Claudia Schuster (Quelle: Deutsches Technikmuseum Berlin)

 Das Institut und Museum für Meereskunde waren Institutionen der Berliner Universität, sie wurden 1900 gegründet. Das Museum wurde am 5. März 1906 in Anwesenheit von Kaiser Wilhelm II. eröffnet und war das größte Schiffahrts- und Meereskundemuseum in Deutschland. Es vereinte erstmals alles, was das Meer betraf, organisierte mit gut besuchten Vortragsveranstaltungen eine vorbildliche Öffentlichkeit, die die Marinepolitik des Kaisers unterstützte, eine wirksame Bildungsarbeit und unternahm eigene Expeditionen zur Meeresforschung wie z.B. die Atlantische Meteor-Expedition und evaluierte und publizierte die Ergebnisse.                                                                                                   

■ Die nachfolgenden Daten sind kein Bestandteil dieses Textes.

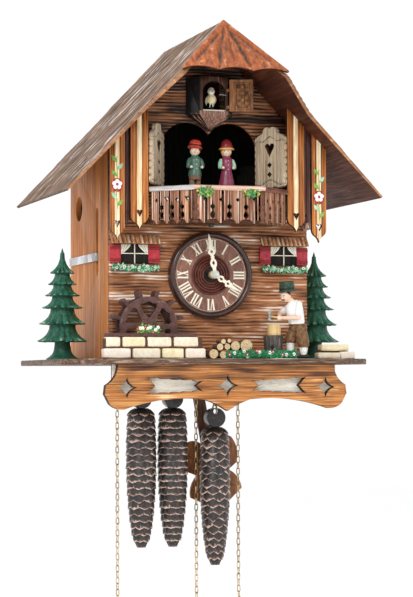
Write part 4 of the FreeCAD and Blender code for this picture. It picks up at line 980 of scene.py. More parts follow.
def make_hip():
    """The hip board, cut with long lens-shaped gouges that fan out from its apex."""
    down = (HIP_EDGE - HIP_APEX).normalized()
    where = place(HIP_APEX, (-1, 0, 0), down)
    length = (HIP_EDGE - HIP_APEX).length

    def gouge(u, v, a, b, wide):
        """Depth of a lens-shaped cut between two points."""
        ax, ay = b[0] - a[0], b[1] - a[1]
        size = math.hypot(ax, ay)
        t = ((u - a[0]) * ax + (v - a[1]) * ay) / size**2
        if not 0.0 < t < 1.0:
            return 0.0
        off = abs((u - a[0]) * ay - (v - a[1]) * ax) / size
        half = wide * math.sin(math.pi * t) ** 0.7
        return max(0.0, 1.0 - off / half) if half > 0 else 0.0

    def depth(u, v):
        total = 0.0
        for side in (-1, 1):
            total += 1.5 * gouge(u, v, (side * 1.5, 8), (side * 18.8, length + 4), 5.5)
            total += 1.2 * gouge(u, v, (side * 6, 17), (side * 44, length - 6), 4.2)
            total += 0.8 * gouge(u, v, (side * 3.2, 30), (side * 8.5, length + 3), 2.6)
            total += 0.7 * gouge(u, v, (side * 22, 44), (side * 33, length + 1), 2.6)
        total += 0.9 * gouge(u, v, (0, 22), (0, length + 6), 3.2)
        return min(2.3, total + 0.12 * (1 + wobble(u, v * 0.4, 21, 0.25)))

    def tone(u, v, d):
        if d > 2.6:
            return 0.4
        return 0.7 - 0.4 * d + 0.2 * wobble(u * 2.5, v, 13, 0.06)
    normal_out = down.cross(Vector((-1, 0, 0))) * -1.0

    def choose(p, normal):
        return 1 if normal.dot(normal_out) < -0.5 else None
    relief("roof_hip", "roof_hip", where, spread(-64.0, 64.0, 97), spread(-6.0, length + 10.0, 64), depth,
           ["hip", "roof_under"], tone, choose)


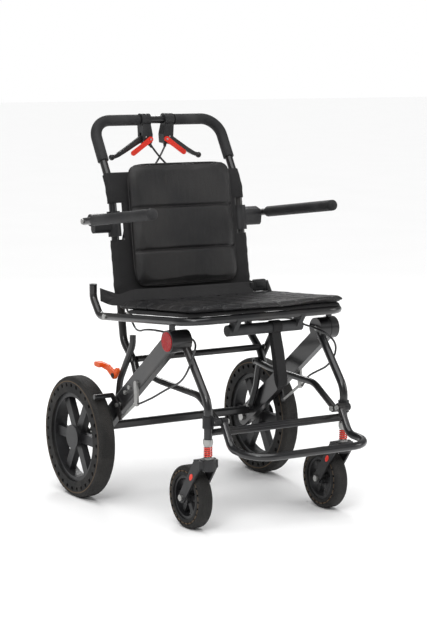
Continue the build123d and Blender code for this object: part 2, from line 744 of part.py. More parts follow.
# ---------------------------------------------------------------- front legs
leg_top = (hub_point[0] - 8, hub_point[1] - 8 * tan(radians(49.9)))
front_crossbar_z = 240
with BuildPart() as front_legs:
    disc(-leg_x, leg_x, (stem_y, front_crossbar_z), 16, 16 - 2 * tube_wall)
    for side, way in sides:
        post(front_crossbar_z - 30, front_crossbar_z + 30, (way * leg_x, stem_y),
             leg_diameter + 2 * running_gap, mode=Mode.SUBTRACT)
    for side, way in sides:
        x = way * leg_x
        tube([(x, *leg_top), (x, stem_y, leg_bend_z), (x, stem_y, leg_foot_z)], [60], leg_diameter)
        disc(way * (leg_x - leg_diameter / 2 + 1.5), way * disc_outer_x, hub_point, hub_diameter - 2)
        disc(way * (leg_x - 20), way * (leg_x + 30), hub_point, hub_pin_diameter + 2 * running_gap,
             mode=Mode.SUBTRACT)
save("front_legs", front_legs.part)

bush_z = 214
leg_bore = leg_diameter - 2 * tube_wall

# footrest brackets clamp round the legs and carry the footrest and front strut bolts
bracket_bottom_z = 251
bracket_top_z = 279
foot_bolt_diameter = 6
boss_inner_x = footrest_x + footrest_diameter / 2 + piece_gap
with BuildPart() as footrest_brackets:
    for side, way in sides:
        post(bracket_bottom_z, bracket_top_z, (way * leg_x, stem_y), leg_diameter + 7)
        link(way * boss_inner_x, way * (leg_x - 2), [(*footrest_pivot, 9), (stem_y, 265, 9)])
        post(bracket_bottom_z - 5, bracket_top_z + 5, (way * leg_x, stem_y),
             leg_diameter + 2 * running_gap, mode=Mode.SUBTRACT)
        disc(way * (boss_inner_x - 5), way * (leg_x + 20), footrest_pivot,
             foot_bolt_diameter + 2 * running_gap, mode=Mode.SUBTRACT)
        disc(way * (boss_inner_x - 5), way * (leg_x - leg_diameter / 2), strut_front,
             strut_bolt_diameter + 2 * running_gap, mode=Mode.SUBTRACT)
save("footrest_brackets", footrest_brackets.part)

with BuildPart() as leg_fittings:
    for side, way in sides:
        post(bush_z, leg_foot_z - running_gap, (way * leg_x, stem_y), leg_diameter + 4,
             stem_diameter + 2 * running_gap)
        post(leg_foot_z - running_gap, leg_foot_z + 24, (way * leg_x, stem_y), leg_bore - 2 * running_gap,
             stem_diameter + 2 * running_gap)
        post(bush_z - 5, bush_z, (way * leg_x, stem_y), leg_diameter + 1,
             stem_diameter + 2 * running_gap)
        disc(way * (front_strut_x - 10), way * (leg_x - leg_diameter / 2 - 1), strut_front,
             strut_bolt_diameter)
        disc(way * (front_strut_x - 12), way * (front_strut_x - strut_diameter / 2 - piece_gap),
             strut_front, 13)
        disc(way * (footrest_x - 12), way * (leg_x - 3), footrest_pivot, foot_bolt_diameter)
        disc(way * (footrest_x - 14), way * (footrest_x - footrest_diameter / 2 - piece_gap),
             footrest_pivot, 12)
save("leg_fittings", leg_fittings.part)

# ---------------------------------------------------------------- footrest
with BuildPart() as footrest_tube:
    foot_half = [
        (footrest_x, *footrest_pivot),
        (footrest_x, -296, footrest_z + 6),
        (footrest_x, footrest_front_y, footrest_z),
    ]
    foot_points = foot_half + [(-x, y, z) for x, y, z in reversed(foot_half)]
    tube(foot_points, [30, 60, 60, 30], footrest_diameter)
    thin_bar = (-276, 243)
    thin_reach = footrest_x - footrest_diameter / 2 + 3
    disc(-thin_reach, thin_reach, thin_bar, 8)
    for side, way in sides:
        disc(way * (footrest_x - footrest_eye_half), way * (footrest_x + footrest_eye_half),
             footrest_pivot, footrest_diameter + 2)
        disc(way * (footrest_x - 12), way * (footrest_x + 12), footrest_pivot,
             foot_bolt_diameter + 2 * running_gap, mode=Mode.SUBTRACT)
save("footrest_tube", footrest_tube.part)

# ---------------------------------------------------------------- casters
crown_top_z = 178
crown_bottom_z = 152
spring_bottom_z = crown_top_z + piece_gap + 4
spring_top_z = bush_z - 5
spring_turns = 5
caster_axle = (caster_y, caster_radius)
fork_arm = 5
fork_gap = 2.5
caster_axle_diameter = 8
for side, way in sides:
    centre = (way * leg_x, stem_y)
    with BuildPart() as caster_stem:
        post(crown_bottom_z + 4, leg_foot_z + 40, centre, stem_diameter)
        post(crown_top_z + piece_gap, spring_bottom_z, centre, leg_diameter + 3)
    save(f"caster_stem_{side}", caster_stem.part)

    with BuildPart() as caster_spring:
        wire = 3
        coil_radius = 9
        coil_bottom_z = spring_bottom_z + wire / 2 + running_gap
        coil_height = spring_top_z - spring_bottom_z - wire - 2 * running_gap
        coil = Helix(pitch=coil_height / spring_turns, height=coil_height, radius=coil_radius,
                     center=(way * leg_x, stem_y, coil_bottom_z))
        with BuildSketch(Plane(origin=coil @ 0, z_dir=coil % 0)) as wire_section:
            Circle(wire / 2)
        sweep(wire_section.sketch, path=coil)
    save(f"caster_spring_{side}", caster_spring.part)

    with BuildPart() as caster_fork:
        post(crown_bottom_z, crown_top_z, centre, 36)
        for arm_side in (1, -1):
            arm_start = way * caster_x + arm_side * (caster_width / 2 + fork_gap)
            link(arm_start, arm_start + arm_side * fork_arm, [
                (*caster_axle, 13),
                (stem_y + 10, crown_bottom_z + 12, 14),
            ])
        half_span = caster_width / 2 + fork_gap + fork_arm
        with BuildSketch(Plane.XY.offset(crown_bottom_z + 6)) as bridge:
            with Locations((way * caster_x, stem_y + 8)):
                RectangleRounded(2 * half_span, 32, 4)
        extrude(bridge.sketch, amount=crown_top_z - crown_bottom_z - 8)
        post(crown_bottom_z - 5, crown_top_z + 5, centre, stem_diameter + 2 * running_gap,
             mode=Mode.SUBTRACT)
        disc(way * caster_x - 2 * half_span, way * caster_x + 2 * half_span, caster_axle,
             caster_axle_diameter + 2 * running_gap, mode=Mode.SUBTRACT)
    save(f"caster_fork_{side}", caster_fork.part)

    with BuildPart() as caster_axle_bolt:
        half_bolt = half_span + 1.5
        disc(way * caster_x - half_bolt, way * caster_x + half_bolt, caster_axle, caster_axle_diameter)
        for arm_side in (1, -1):
            head_start = way * caster_x + arm_side * (half_span + running_gap)
            disc(head_start, head_start + arm_side * 5, caster_axle, 15)
    save(f"caster_axle_{side}", caster_axle_bolt.part)


def wheel_ring(centre_x, axle, outer, inner, width, rounding):
    """A ring round the axle with rounded outer corners."""
    disc(centre_x - width / 2, centre_x + width / 2, axle, 2 * outer)
    rims = [edge for edge in edges().filter_by(GeomType.CIRCLE)
            if abs(edge.radius - outer) < 0.01]
    fillet(rims, radius=rounding)
    disc(centre_x - width / 2 - 1, centre_x + width / 2 + 1, axle, 2 * inner, mode=Mode.SUBTRACT)


def side_holes(centre_x, axle, width, ring_radius, count, diameter, depth):
    """A ring of round pockets in both side walls of a solid tyre."""
    for face_side in (1, -1):
        face_x = centre_x + face_side * width / 2
        with BuildSketch(Plane.YZ.offset(min(face_x, face_x - face_side * depth))) as pockets:
            with Locations(axle):
                with PolarLocations(ring_radius, count):
                    Circle(diameter / 2)
        extrude(pockets.sketch, amount=depth, mode=Mode.SUBTRACT)


def spoked_rim(centre_x, axle, outer, inner, width, hub_radius, hub_width, spokes, spoke_width, bore):
    """A moulded rim: hoop, hub and flat spokes."""
    disc(centre_x - width / 2, centre_x + width / 2, axle, 2 * outer, 2 * inner)
    disc(centre_x - hub_width / 2, centre_x + hub_width / 2, axle, 2 * hub_radius)
    middle = (hub_radius + inner) / 2
    with BuildSketch(Plane.YZ.offset(centre_x - width / 4)) as arms:
        with Locations(axle):
            with PolarLocations(middle, spokes):
                Rectangle(inner - hub_radius + 6, spoke_width)
    extrude(arms.sketch, amount=width / 2)
    disc(centre_x - hub_width / 2 - 1, centre_x + hub_width / 2 + 1, axle, bore, mode=Mode.SUBTRACT)


caster_rim_radius = 52
caster_bearing_diameter = 22
caster_bearing_width = 7
rear_rim_radius = 112
rear_bearing_diameter = 32
rear_bearing_width = 10
for side, way in sides:
    with BuildPart() as caster_tyre:
        wheel_ring(way * caster_x, caster_axle, caster_radius, caster_rim_radius + running_gap,
                   caster_width, 9)
        side_holes(way * caster_x, caster_axle, caster_width, 62.5, 24, 6, 7)
    save(f"caster_tyre_{side}", caster_tyre.part)

    with BuildPart() as caster_rim:
        spoked_rim(way * caster_x, caster_axle, caster_rim_radius, caster_rim_radius - 7, caster_width - 6,
                   16, caster_width - 2, 6, 13, caster_bearing_diameter + 2 * running_gap)
    save(f"caster_rim_{side}", caster_rim.part)

    with BuildPart() as rear_tyre:
        wheel_ring(way * rear_wheel_x, axle_point, rear_wheel_radius, rear_rim_radius + running_gap,
                   rear_tyre_width, 11)
        side_holes(way * rear_wheel_x, axle_point, rear_tyre_width, 131, 32, 10, 10)
    save(f"rear_tyre_{side}", rear_tyre.part)

    with BuildPart() as rear_rim:
        spoked_rim(way * rear_wheel_x, axle_point, rear_rim_radius, rear_rim_radius - 11,
                   rear_tyre_width - 11, 26, rear_tyre_width - 7, 6, 24,
                   rear_bearing_diameter + 2 * running_gap)
    save(f"rear_rim_{side}", rear_rim.part)

    with BuildPart() as hub_cap:
        cap_start = way * (rear_wheel_x + rear_tyre_width / 2 - 3.5 + running_gap)
        disc(cap_start, cap_start + way * 3, axle_point, 62)
        for step in (-1, 1):
            bearing_x = way * rear_wheel_x + step * 13
            disc(bearing_x - rear_bearing_width / 2, bearing_x + rear_bearing_width / 2, axle_point,
                 rear_bearing_diameter, rear_axle_diameter + 2 * running_gap)
    save(f"hub_cap_and_bearings_{side}", hub_cap.part)

    with BuildPart() as caster_bearings:
        for step in (-1, 1):
            bearing_x = way * caster_x + step * 12
            disc(bearing_x - caster_bearing_width / 2, bearing_x + caster_bearing_width / 2, caster_axle,
                 caster_bearing_diameter, caster_axle_diameter + 2 * running_gap)
    save(f"caster_bearings_{side}", caster_bearings.part)
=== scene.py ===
import json
import math
import bmesh
import bpy
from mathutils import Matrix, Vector, noise

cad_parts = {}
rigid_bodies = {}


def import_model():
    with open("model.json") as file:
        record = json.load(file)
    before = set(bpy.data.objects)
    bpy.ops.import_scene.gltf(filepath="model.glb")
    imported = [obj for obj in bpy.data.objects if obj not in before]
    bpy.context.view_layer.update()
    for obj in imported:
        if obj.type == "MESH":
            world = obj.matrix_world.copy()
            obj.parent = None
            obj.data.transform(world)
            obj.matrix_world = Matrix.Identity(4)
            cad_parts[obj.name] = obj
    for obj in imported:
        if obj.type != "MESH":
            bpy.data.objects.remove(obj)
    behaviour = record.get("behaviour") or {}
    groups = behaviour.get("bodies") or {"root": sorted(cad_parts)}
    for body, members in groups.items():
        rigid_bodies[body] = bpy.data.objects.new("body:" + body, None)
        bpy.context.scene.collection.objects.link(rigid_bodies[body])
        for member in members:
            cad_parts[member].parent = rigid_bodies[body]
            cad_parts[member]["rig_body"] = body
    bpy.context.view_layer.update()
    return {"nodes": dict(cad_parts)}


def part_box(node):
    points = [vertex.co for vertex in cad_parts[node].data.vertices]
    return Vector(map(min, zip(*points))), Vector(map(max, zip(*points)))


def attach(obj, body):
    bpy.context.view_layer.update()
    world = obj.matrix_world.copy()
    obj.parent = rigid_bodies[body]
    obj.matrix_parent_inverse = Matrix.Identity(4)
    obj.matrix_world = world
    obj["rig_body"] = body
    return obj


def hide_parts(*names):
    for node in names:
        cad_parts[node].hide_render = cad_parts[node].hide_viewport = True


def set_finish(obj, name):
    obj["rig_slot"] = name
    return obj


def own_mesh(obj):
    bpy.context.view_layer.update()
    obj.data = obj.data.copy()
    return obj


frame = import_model()
print("frame loaded:", len(frame["nodes"]), "nodes")


class Val:
    # one shader value; sums on it add their own nodes
    def __init__(self, finish, link):
        self.finish = finish
        self.link = link

    def op(self, kind, first, second=0.0):
        return self.finish.node("ShaderNodeMath", {"operation": kind}, {0: first, 1: second})

    def __add__(self, other): return self.op("ADD", self, other)
    def __radd__(self, other): return self.op("ADD", other, self)
    def __sub__(self, other): return self.op("SUBTRACT", self, other)
    def __rsub__(self, other): return self.op("SUBTRACT", other, self)
    def __mul__(self, other): return self.op("MULTIPLY", self, other)
    def __rmul__(self, other): return self.op("MULTIPLY", other, self)
    def __pow__(self, other): return self.op("POWER", self, other)
    def __abs__(self): return self.op("ABSOLUTE", self)
    def sine(self): return self.op("SINE", self)

    def out(self, name):
        return Val(self.finish, self.link.node.outputs[name])


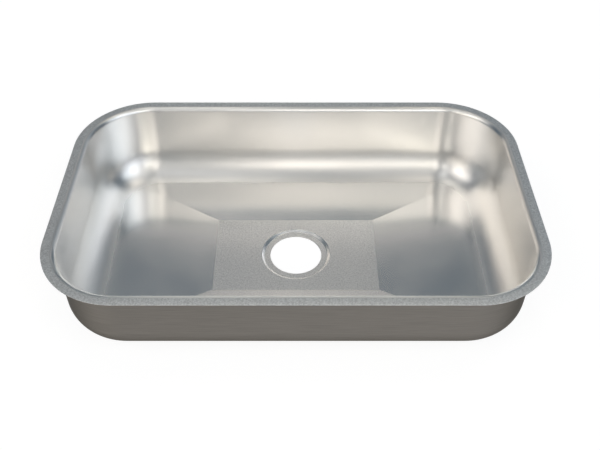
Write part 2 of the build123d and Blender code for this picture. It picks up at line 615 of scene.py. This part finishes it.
# Soft lights, seen from the sink: azimuth and height in degrees, 270 is the front and 90 the rear.
# wide and tall are half sizes as sines, and glow is how bright a light looks, where 1 is white.
studio = {
    "room": (0.05, 0.09, 0.13),
    "edge": 0.7,                  # share of each light over which it fades out
    "lights": {
        "left window": {
            "azimuth": 208, "height": 41, "wide": 0.58, "tall": 0.37, "glow": (2.5, 2.35, 2.2),
        },
        "right window": {
            "azimuth": 332, "height": 37, "wide": 0.42, "tall": 0.38, "glow": (1.85, 1.95, 2.05),
        },
        "right window, upper glow": {
            "azimuth": 310, "height": 49, "wide": 0.35, "tall": 0.72, "glow": (0.9, 0.85, 0.8),
        },
        "front lamp, left": {
            "azimuth": 250, "height": 36, "wide": 0.13, "tall": 0.15, "glow": (3.9, 3.7, 3.4),
        },
        "front lamp, middle": {
            "azimuth": 270, "height": 36, "wide": 0.13, "tall": 0.44, "glow": (2.9, 2.7, 2.45),
        },
        "front lamp, right": {
            "azimuth": 286, "height": 32, "wide": 0.21, "tall": 0.21, "glow": (3.7, 3.5, 3.1),
        },
        "low front strip, left": {
            "azimuth": 231, "height": 12, "wide": 0.65, "tall": 0.15, "glow": (4.55, 4.15, 3.65),
        },
        "low front strip, right": {
            "azimuth": 301, "height": 13, "wide": 0.79, "tall": 0.15, "glow": (3.7, 3.85, 4.2),
        },
        "ceiling lamp, front left": {
            "azimuth": 243, "height": 69, "wide": 0.14, "tall": 0.38, "glow": (1.45, 1.4, 1.35),
        },
        "ceiling lamp, rear left": {
            "azimuth": 120, "height": 74, "wide": 0.13, "tall": 0.30, "glow": (2.5, 2.35, 2.1),
        },
        "ceiling lamp, rear right": {
            "azimuth": 26, "height": 72, "wide": 0.16, "tall": 0.23, "glow": (2.9, 2.6, 2.2),
        },
        "rear wall, top left": {
            "azimuth": 102, "height": 63, "wide": 0.12, "tall": 0.14, "glow": (1.7, 1.55, 1.4),
        },
        "rear wall, top right": {
            "azimuth": 68, "height": 63, "wide": 0.12, "tall": 0.14, "glow": (2.3, 2.05, 1.6),
        },
        "rear wall, upper strip": {
            "azimuth": 90, "height": 56, "wide": 0.32, "tall": 0.09, "glow": (0.4, 0.38, 0.35),
        },
        "rear wall, lower strip": {
            "azimuth": 90, "height": 42, "wide": 0.32, "tall": 0.09, "glow": (1.0, 0.9, 0.8),
        },
        "rear wall, foot": {
            "azimuth": 91, "height": 5, "wide": 0.45, "tall": 0.19, "glow": (2.2, 2.15, 2.0),
        },
        "rear left corner": {
            "azimuth": 132, "height": 7, "wide": 0.33, "tall": 0.75, "glow": (0.75, 0.65, 0.55),
        },
        "rear right corner": {
            "azimuth": 46, "height": 20, "wide": 0.26, "tall": 1.06, "glow": (0.45, 0.45, 0.45),
        },
    },
}


def lightStudio():
    world = bpy.context.scene.world or bpy.data.worlds.new("studio")
    bpy.context.scene.world = world
    world.use_nodes = True
    tree = world.node_tree
    link = tree.links.new
    lit = tree.nodes["Background"]
    direction = addNode(tree, "ShaderNodeTexCoord")
    roomX, roomY, roomZ = studio["room"]
    room = addNode(tree, "ShaderNodeCombineXYZ", {"X": roomX, "Y": roomY, "Z": roomZ})
    total = room.outputs["Vector"]
    for light in studio["lights"].values():
        turn, rise = math.radians(light["azimuth"]), math.radians(light["height"])
        towards = (
            math.cos(rise) * math.cos(turn), math.cos(rise) * math.sin(turn), math.sin(rise)
        )
        oval = addNode(tree, "ShaderNodeMapping", vector_type="TEXTURE")
        oval.inputs["Location"].default_value = towards
        oval.inputs["Rotation"].default_value = (0, -rise, turn)
        oval.inputs["Scale"].default_value = (1, light["wide"], light["tall"])
        link(direction.outputs["Generated"], oval.inputs["Vector"])
        ball = addNode(tree, "ShaderNodeTexGradient", gradient_type="SPHERICAL")
        link(oval.outputs["Vector"], ball.inputs["Vector"])
        soft = addNode(
            tree, "ShaderNodeMapRange", {"From Max": studio["edge"]}, interpolation_type="SMOOTHSTEP"
        )
        link(ball.outputs["Fac"], soft.inputs["Value"])
        added = addNode(tree, "ShaderNodeVectorMath", operation="MULTIPLY_ADD")
        added.inputs[0].default_value = light["glow"]
        link(soft.outputs["Result"], added.inputs[1])
        link(total, added.inputs[2])
        total = added.outputs["Vector"]
    link(total, lit.inputs["Color"])

    # past the floor's edge the picture is white, while the steel mirrors the lights themselves
    path = addNode(tree, "ShaderNodeLightPath")
    seen = larger(tree, path.outputs["Is Camera Ray"], path.outputs["Is Transmission Ray"])
    white = addNode(tree, "ShaderNodeBackground", {"Color": grey(1)})
    mix = addNode(tree, "ShaderNodeMixShader")
    link(seen, mix.inputs["Fac"])
    link(lit.outputs["Background"], mix.inputs[1])
    link(white.outputs["Background"], mix.inputs[2])
    link(mix.outputs["Shader"], tree.nodes["World Output"].inputs["Surface"])


lightStudio()
bpy.context.scene.view_settings.view_transform = "Standard"
print("studio lit,", len(studio["lights"]), "soft lights")

photoCamera = {
    "back": 0.91176,              # in front of the sink's middle
    "above": 0.81924,             # over the flange
    "down": 44.65,                # degrees below the horizon
    "lens": 45.367,               # millimetres, on a sensor 36 wide
    "sensor": 36,
    "shift": (0.0069, 0.00077),
}


def placeCamera():
    data = bpy.data.cameras.new("photo_camera")
    data.sensor_width = photoCamera["sensor"]
    data.lens = photoCamera["lens"]
    data.shift_x, data.shift_y = photoCamera["shift"]
    camera = bpy.data.objects.new("photo_camera", data)
    bpy.context.scene.collection.objects.link(camera)
    camera.location = (0, -photoCamera["back"], flangeTop + photoCamera["above"])
    camera.rotation_euler = (math.radians(90 - photoCamera["down"]), 0, 0)
    bpy.context.scene.camera = camera


placeCamera()
print("camera placed")
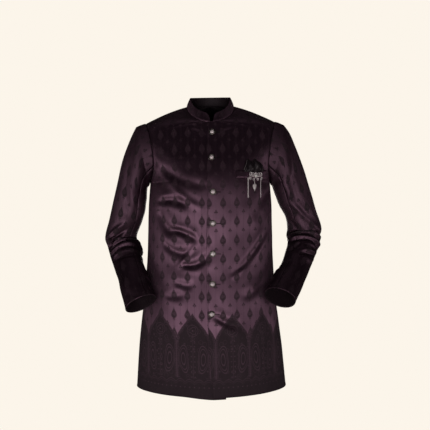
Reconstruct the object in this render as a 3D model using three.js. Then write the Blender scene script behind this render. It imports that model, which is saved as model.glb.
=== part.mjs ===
// Sherwani coat in its worn form, hollow and open at neck, hem and cuffs.
// Millimetres, +Z up, the front faces -Y, X = 0 is the centre front line.
// Z = 0 is the level where the shoulder seams meet the neckline.
import * as THREE from 'three';

const WALL = 1.6; // body and sleeve cloth with its lining
const COLLAR_WALL = 2.4;
const SEAM = 0.3; // gap between pieces sewn together
const LAP_DEPTH = 2.4; // how far the under front lies behind the over front
const LAP_EASE = 42; // distance from the centre where the under front is level again
const ARMPIT = 6; // row at the underarm point
const NECK = 9; // row at the front and back neck points
const TOP = 11; // row of the shoulder seam
const TILT = 0.022; // one shoulder stands a little higher
const NECK_HALF = 75;
const NECK_FRONT_Y = -80;
const NECK_BACK_Y = 54;
const NECK_SIDE_Y = 6;
const NECK_FRONT_Z = -55;
const NECK_BACK_Z = 6;
const COLLAR_TOP_HALF = 63;
const COLLAR_TOP_FRONT_Y = -67;
const COLLAR_TOP_BACK_Y = 45;
const COLLAR_HEIGHT = 28;
const SHOULDER_RISE = 4.5; // fullness of the shoulder line halfway to the sleeve
const SIDE_COLUMNS = 8; // columns between the lap and the side seam
const CLOTH = { color: '#35252f', roughness: 0.5, metalness: 0 };

// centre line, hem to neck: front y, front z, back y, back z,
// sideways shift, lap of the over front, lap of the under front
const CENTRE = [
  [-166, -884, 150, -880, 4, 3, 36],
  [-156, -745, 140, -742, 1, 11, 36],
  [-147, -605, 126, -603, -1, 16, 36],
  [-139, -485, 110, -483, 0, 18, 34],
  [-139, -400, 107, -400, 0, 18, 34],
  [-142, -315, 118, -310, 0, 16, 36],
  [-140, -236, 128, -230, 0, 16, 36],
  [-127, -170, 124, -150, 0, 16, 36],
  [-104, -110, 96, -66, 0, 16, 36],
  [-80, -55, 54, 6, 0, 6, 18],
];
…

   Einer der Hintergründe war, dass das Meer in Deutschland nie wieder eine so große Bedeutung hatte, wie in der Zeit von Kaiser Wilhelm II. Deutschland besaß die zweitgrößte Handelsflotte der Welt, und auch die Kriegsflotte des damaligen deutschen Reiche wuchs zur zweitgrößten der Welt. Die durch das Reichsmarine-Amt und des preußischen Kulturministeriums veranlasste Marine-Modell-Ausstellung von 1897/98 war  ein Anlass zur Gründung des Museums. Die Ausstellungen richteten sich an das akademische und das nichtakademische Publikum, um die Zusammenhänge und Hintergründe des Seeverkehrs und der Marine zu erklären. Vor dem Hintergrund des Aufstiegs zur bedeutenden Industrie- und Handelsmacht sollte der technische Fortschritt  des Schiffbaus und der Schifffahrt dargestellt werden, auch um junge Leute für die damit verbundenen Berufe zu wecken.

 

 Das Museum befand sich in der Georgenstraße 34 bis 36, in den Räumen des ehemaligen chemischen Laboratoriums. Es hatte eine enge Verbindung zum Geographischen Institut der Universität, nicht zuletzt auch durch die Person Albrecht Penck, der lange Zeit Direktor des Instituts und des Museums war. Während des Zweiten Weltkrieges wurde das Museumsgebäude schwer beschädigt. Die Einrichtung musste aus diesem Grund 1946 für den Besucherverkehr geschlossen werden. Die nicht ausgelagerten Exponate wurden größtenteils, soweit nicht zerstört, von russischen Besatzungstruppen abtransportiert. Viele dieser Exponate kehrten Ende der 1950er Jahre nach Deutschland (DDR) zurück. Nach der Spaltung Berlins wurde das Museum durch die Ostberliner Universität auch formal aufgelöst. Ein halbes Jahrhundert später übertrug die Humboldt-Universität als Rechtsnachfolgerin des ursprünglichen Trägers des Meereskundemuseums dem Berliner Museum für Verkehr und Technik offiziell die Treuhänderschaft mit dem Auftrag, die Bestände soweit wie möglich wieder zusammenzuführen und auszustellen.

 

1996 wurde vom Deutschen Technikmuseum Berlin unter dem Titel „Aufgetaucht“ eine kleine Ausstellung mit einigen erhaltenen Exponaten des früheren Museums für Meereskunde durchgeführt. Teile der Marinesammlung, wie z. B. das erste deutsche Unterseeboot von Wilhelm Bauer, der „Brandtaucher“, befinden sich heute im Museum der Bundeswehr in Dresden.

 

 Löhne und Preise um 1900

 Um 1900 lag der Stundenlohn für ungelernte Arbeiter um 20 Pfennig, die Schiffszimmerer der Hamburger Werften erhielten 1900 eine tarifvertragliche Erhöhung um 2 Pfennig auf 48 Pfennig. In der Seefahrt verdiente ein Kohlentrimmer 50 Mark im Monat, das waren rund 20 Pfennig pro Stunde bei freier Kost und Logis.

 

Es verdienten um 1900 der            Marine Ing.-Anwärter            234 Mark  im Jahr

                                                       Matrose                                 293 Mark im Jahr

                                                       Bootsmann                           1900 Mark im Jahr

                                                       Maschinist                            1900 Mark im Jahr

 

Es kostete ein Laib Brot 8 Pfennig, ein Liter Milch 7 Pfennig, ein Kilogramm Schweinefleisch 18 Pfennig  und eine billige Übernachtung 95 Pfennig.